Ilja wird entlassen. Nach sieben Jahren Gefängnis schnuppert er wieder frische Luft. Spürt das Leben, wie es kribbelnd seine Haut entlang fährt. Schmeckt bereits die leckere Kohlsuppe seiner Mutter. Wie hat er die vermisst. Seine Mutter natürlich auch. Umso mehr fällt er vom Glauben ab, als er erfährt, dass diese vor ein paar Tagen an den Folgen eines Herzinfarktes verstorben ist. Dunkle Schatten ziehen auf.

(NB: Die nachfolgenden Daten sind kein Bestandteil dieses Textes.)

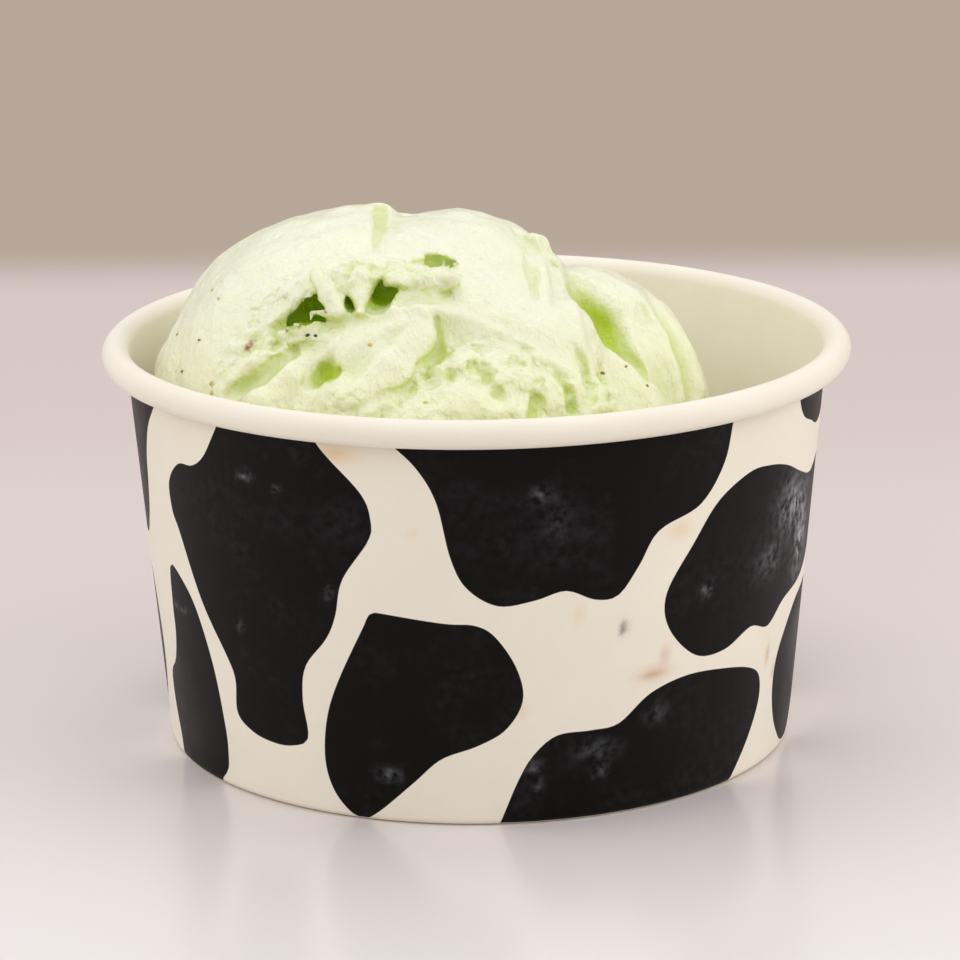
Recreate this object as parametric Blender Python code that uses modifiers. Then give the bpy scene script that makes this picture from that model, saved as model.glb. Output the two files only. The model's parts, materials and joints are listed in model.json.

Frust, Angst, Sorgen, Enttäuschung
Trauer & Alkohol
Telefonate, alte Freundschaften, neue Erkenntnisse

Er zieht los. Hinaus in die Kälte. Ilja will Rache an dem Mann, der ihn hinter Gitter gebracht hat. Zu Unrecht. So sagt er zumindest. Als Leser bildet man sich auch eine Meinung. Stellt sich hinter Ilja und will mit ihm für die Gerechtigkeit kämpfen. Doch dann macht er Dinge, ist nicht Herr seiner Sinne, und rutscht so noch tiefer in das Übel hinab, aus der er erst mühsam herausgekrochen war.

Mord
Reue
Handy
Nachrichten
Videos
Nina

Da ist plötzlich diese Frau. Auf dem Telefon eines Toten. Ein Telefon was er niemals hätte an sich nehmen sollen. Niemals. So beobachtet man förmlich den Zerfall des jungen Mannes, der mit großen Worten und Plänen in ein neues Leben starten wollte und plötzlich an etwas hängen bleibt, was nicht ihm gehört. Er imitiert den ermordeten Mann, schreibt Nina und man greift sich beim Lesen einfach nur an den Kopf. Will ihn schütteln und fragen warum er so einen verdammten Mist veranstaltet!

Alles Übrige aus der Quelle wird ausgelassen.